GIVEN PROBLEM: Return exactly the listing's lines, from its first line to the line holding "# lowest of", ends included.

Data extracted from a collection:
▽

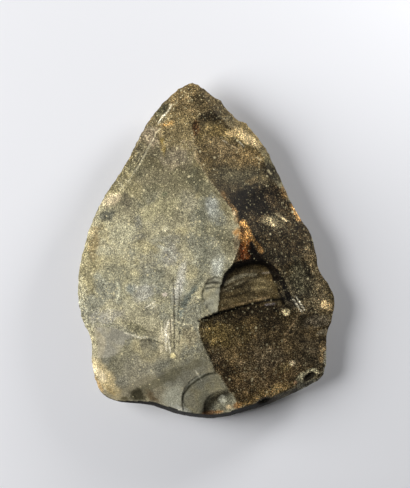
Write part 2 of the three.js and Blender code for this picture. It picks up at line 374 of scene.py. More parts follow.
wall_distance = float(distance_to(15.0, -12.0, HINGE_ARCH))
print("from the middle of the hinge scar to its wall it is", round(wall_distance, 1), "mm")

# %% [markdown]
# ## The row of scars
#
# A scar lowers the stone wherever its own surface lies below what was there. So the whole upper face is the
# lowest of many surfaces, taken in order, and the number of the scar that won is kept for the colours.

# %% The row of scars
SCARS = {
    "left": whole(left_face),
    "right": whole(right_face),
    "tip": whole(tip_face),
    "butt": whole(butt_face),
    "tip nick": dished(left_face, (-15, 42), 3.2, 5.2, -35, 0.7),
    "lower left": dished(left_face, (-20, -37.5), 14, 11.8, 0, 0.7, hinge(0.45, (-24, -34), (-17, -24))),
    "smooth left": dished(left_face, (-27.8, -28.2), 8.4, 5.2, -22, 0.4),
    "upper left": dished(left_face, (-27, 13), 9, 15, -25, 0.5),
    "middle left": dished(left_face, (-14, -8), 10, 15, -30, 0.45),
    "beside hinge": dished(left_face, (2.4, -13.2), 3.9, 5.4, 8, 0.35, hinge(0.35, (2.4, -30), (2.4, -20))),
    "upper right": dished(right_face, (9, 27), 15, 11.5, -52, 0.8, hinge(0.2, (6, 28), (1, 38))),
    "middle right": dished(right_face, (20.5, 9), 10, 14, 24, 1.3),
    "corner": dished(right_face, (29, -10), 8.5, 8.5, 0, 0.8),
    "hinge": rounded_hinge,
    "lower right": within(lower_right_face, LOWER_RIGHT_PLAN),
    "shoulder": dished(lower_right_face, (33.5, -24), 8.5, 6.8, 10, 0.8),
    "butt ripple": dished(butt_face, (1.2, -44.5), 8.8, 8.6, -20, 0.4, hinge(0.4, (1, -70), (1, -60))),
    "butt inner": dished(butt_face, (4.2, -46.5), 5.2, 5.3, 0, 0.9, hinge(1.1, (4, -70), (4, -60))),
}
SCAR_NAMES = ["edge", *SCARS, "pit", "nick"]
print(len(SCARS), "large faces and scars")

# %% [markdown]
# ## Pits and edge nicks
#
# Two deep little pits sit in the back of the butt. Along the sharp edges run the nicks of trimming and use.
# The larger ones are in the solid too and stand in the same places. Between them a second, finer row gives
# the edge its saw-like bite. Each nick is a tiny scoop that rises steeply inwards from a bite in the edge.

# %% Pits and edge nicks
PITS = [((17, -45), 10.4, 20), ((30.8, -37.4), 9.1, 30)]


def pit_floor(x, y, middle, height, turn):
    hollow = dish(x, y, middle, 2.7, 1.5, turn)
    return height - 1.3 * np.sqrt(np.clip(hollow, 0, 1)), hollow > 0


def nick_at(angle, half_width, bite):
    x, y = edge_point(angle)
    ahead, behind = edge_point(angle + 0.02), edge_point(angle - 0.02)
    along = np.array([ahead[0] - behind[0], ahead[1] - behind[1]])
    along /= np.hypot(*along)
    height = edge_height(angle)
    return {"x": x, "y": y, "along": along, "half_width": half_width, "bite": bite, "height": height}


def edge_nicks():
    nicks = []
    count = 58
    for i in range(count):
        angle = 2 * np.pi * (i + 0.8 * wiggle(i)) / count - np.pi
        on_butt = hump(angle, math.radians(-92), math.radians(44)) > 0
        if on_butt or wiggle(i + 50) < 0.3:
            continue
        size = wiggle(i + 100)
        if np.cos(angle) > -0.1:
            nicks.append(nick_at(angle, 1 + 1.8 * size, 0.12 + 0.35 * size))
        else:
            nicks.append(nick_at(angle, 0.7 + 1.3 * size, 0.08 + 0.24 * size))
    fine_count = 190
    for i in range(fine_count):
        angle = 2 * np.pi * (i + 0.9 * wiggle(i + 700)) / fine_count - np.pi
        on_butt = hump(angle, math.radians(-92), math.radians(40)) > 0
        if not on_butt:
            size = wiggle(i + 900)
            nicks.append(nick_at(angle, 0.5 + 0.6 * size, 0.05 + 0.2 * size))
    return nicks


NICKS = edge_nicks()


def nick_floor(x, y, nick):
    dx, dy = x - nick["x"], y - nick["y"]
    sideways = (dx * nick["along"][0] + dy * nick["along"][1]) / nick["half_width"]
    inward = dy * nick["along"][0] - dx * nick["along"][1]
    floor = nick["height"] - nick["bite"] + inward + nick["bite"] * sideways**2
    return floor, (np.abs(sideways) < 2.2) & (inward < 4) & (inward > -3)


print(len(NICKS), "edge nicks and", len(PITS), "pits")

# %% [markdown]
# ## The upper and under faces as heights
#
# The stone starts as a blank that rises steeply from the edge. Then every scar takes its share. The underside
# is simpler: it climbs from a flat resting spot to the edge, with nine broad dishes around it.

# %% The upper and under faces as heights
REST_SHARE = 0.3


def upper_height(x, y):
    """The height of the upper face, and the number of the scar that made each point."""
    angle, share = direction_and_share(x, y)
    steepness = 1.7 + 3 * hump(angle, math.radians(-88), math.radians(40))
    height = edge_height(angle) + steepness * (1 - share) * reach_at(angle)
    maker = np.zeros(np.shape(x), int)

    def take(surface, where, name):
        wins = where & (surface < height)
        height[wins] = surface[wins]
        maker[wins] = SCAR_NAMES.index(name)

    for name, scar in SCARS.items():
        take(*scar(x, y), name)
    for middle, pit_height, turn in PITS:
        take(*pit_floor(x, y, middle, pit_height, turn), "pit")
    near_edge = np.flatnonzero(share > 0.8)
    edge_x, edge_y = x[near_edge], y[near_edge]
    for nick in NICKS:
        floor, where = nick_floor(edge_x, edge_y, nick)
        wins = near_edge[where & (floor < height[near_edge])]
        height[wins] = np.minimum(height[wins], floor[where & (floor < height[near_edge])])
        maker[wins] = SCAR_NAMES.index("nick")
    return height, maker


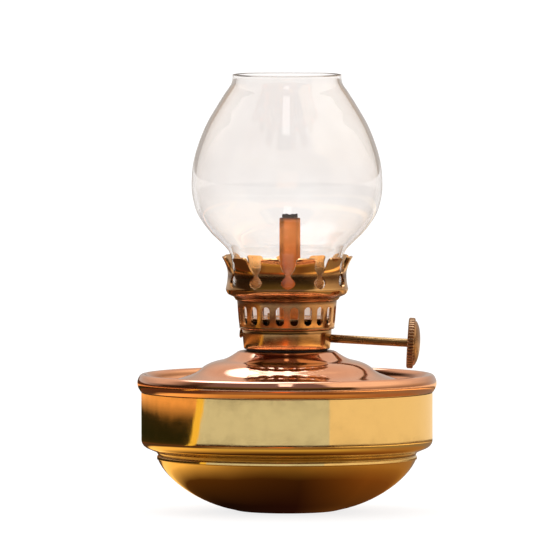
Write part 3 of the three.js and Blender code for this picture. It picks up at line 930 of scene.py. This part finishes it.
def plate(node):
    """A pressed plate with a shallow groove inside its edge, and passages for the two tubes."""
    radius, base, past = high(node, X), span(node, Z)[0], 1
    top = base + SHEET
    outline = [(0, base), (radius - 0.1, base), (radius, base + 0.1), (radius, top - 0.1),
               (radius - 0.1, top), (radius - 1.2, top), (radius - 1.5, top - 0.12),
               (radius - 1.8, top), (0, top)]
    vent_hole = placed(turned(rod(VENT_R + GAP, base - past, top + past), 32), ON_VENT)
    return carve(new_piece(node, turned(outline, 96)), tube_hole(base - past, top + past), vent_hole)


def vent_tube():
    base, top = span("vent_tube", Z)
    bore = 0.5
    outline = [(bore, base), (VENT_R - 0.08, base), (VENT_R, base + 0.08), (VENT_R, top - 0.08),
               (VENT_R - 0.08, top), (bore, top)]
    return new_piece("vent_tube", placed(turned(outline, 32), ON_VENT))


# ---- Winder ----
def winder_shaft():
    """A thin journal with its end spread, a thicker shank, and the stub inside the knob."""
    seat = KNOB_START + KNOB_SEAT
    outline = [
        (0, SHAFT_START), (PEENED_R - 0.5, SHAFT_START), (PEENED_R - 0.15, SHAFT_START + 0.1),
        (PEENED_R, SHAFT_START + 0.3), (PEENED_R, PEENED_END - 0.1), (PEENED_R - 0.1, PEENED_END),
        (JOURNAL_R, PEENED_END), (JOURNAL_R, JOURNAL_END), (SHAFT_R - 0.05, JOURNAL_END),
        (SHAFT_R, JOURNAL_END + 0.1), (SHAFT_R, seat), (0, seat),
    ]
    return new_piece("winder_shaft", placed(turned(outline, 48), ON_SHAFT))


def thumb_knob():
    """A grooved rim, a plain border and a low dome outside; inside, a dished face and a boss."""
    grooves, per_groove = 46, 8
    groove_depth, groove_foot = 0.42, 6.6
    rim, bore = 1.9, SHAFT_R + GAP
    outline = trace(
        (0, 1.6), (bore, 1.6), (bore, 0.1), (bore + 0.1, 0), (2.6, 0), (2.8, 0.25), (5.6, 0.25),
        (5.9, 0), (6.45, 0), (6.8, 0.12), (KNOB_R, 0.32), (KNOB_R, 0.7), (KNOB_R, rim - 0.6),
        (KNOB_R, rim - 0.3), (6.8, rim - 0.08), (6.45, rim), (6.2, rim + 0.02), (6.1, rim + 0.3),
        ("bend", (4.6, rim + 1.45), (1.8, rim + 1.58), (0, rim + 1.6)),
    )

    def shape(angle, radius, z):
        if radius < groove_foot + 0.1:
            return radius, z
        t = (angle * grooves / TAU) % 1
        depth = groove_depth * max(0, 1 - abs(t - 0.5) / 0.27)
        return radius - depth * min(1, (radius - groove_foot) / 0.35), z

    outline = [(radius, z + KNOB_START) for radius, z in outline]
    maker = turned(outline, grooves * per_groove, shape)
    return new_piece("thumb_knob", placed(maker, ON_SHAFT), 30)


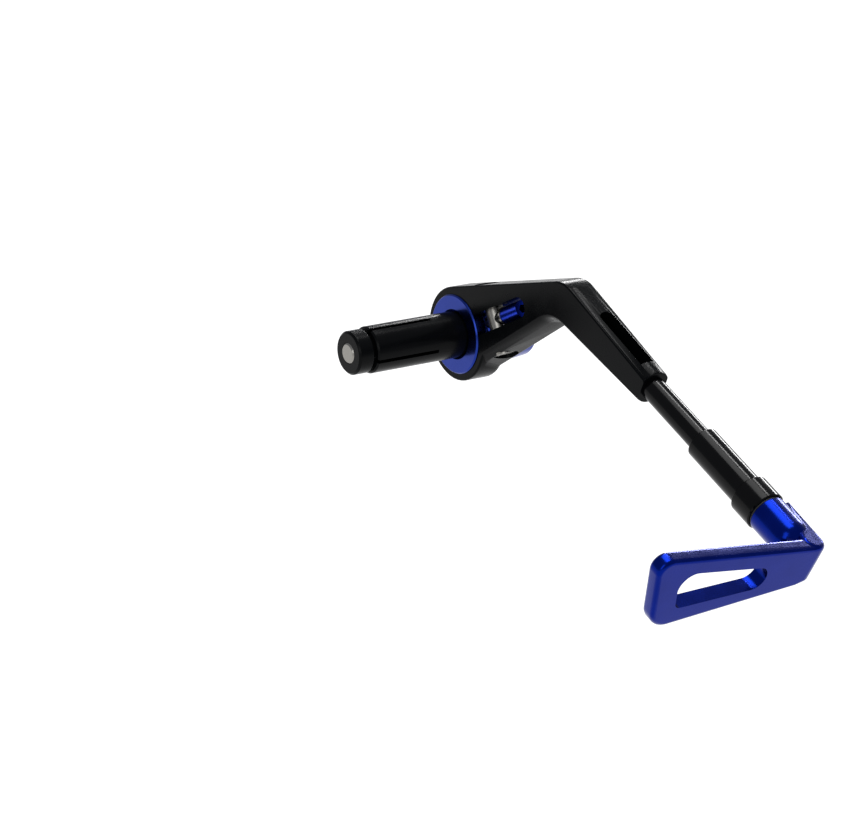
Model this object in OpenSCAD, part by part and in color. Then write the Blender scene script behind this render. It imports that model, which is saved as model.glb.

△

RESPONSE:
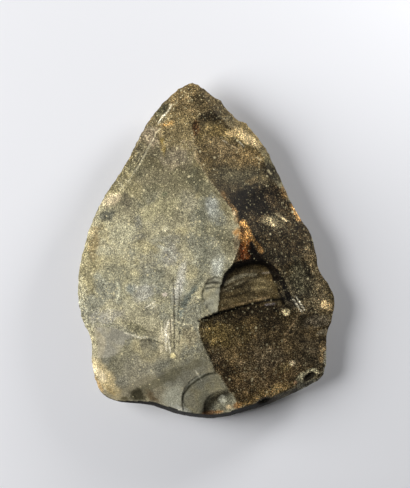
Write part 2 of the three.js and Blender code for this picture. It picks up at line 374 of scene.py. More parts follow.
wall_distance = float(distance_to(15.0, -12.0, HINGE_ARCH))
print("from the middle of the hinge scar to its wall it is", round(wall_distance, 1), "mm")

# %% [markdown]
# ## The row of scars
#
# A scar lowers the stone wherever its own surface lies below what was there. So the whole upper face is the
# lowest of many surfaces, taken in order, and the number of the scar that won is kept for the colours.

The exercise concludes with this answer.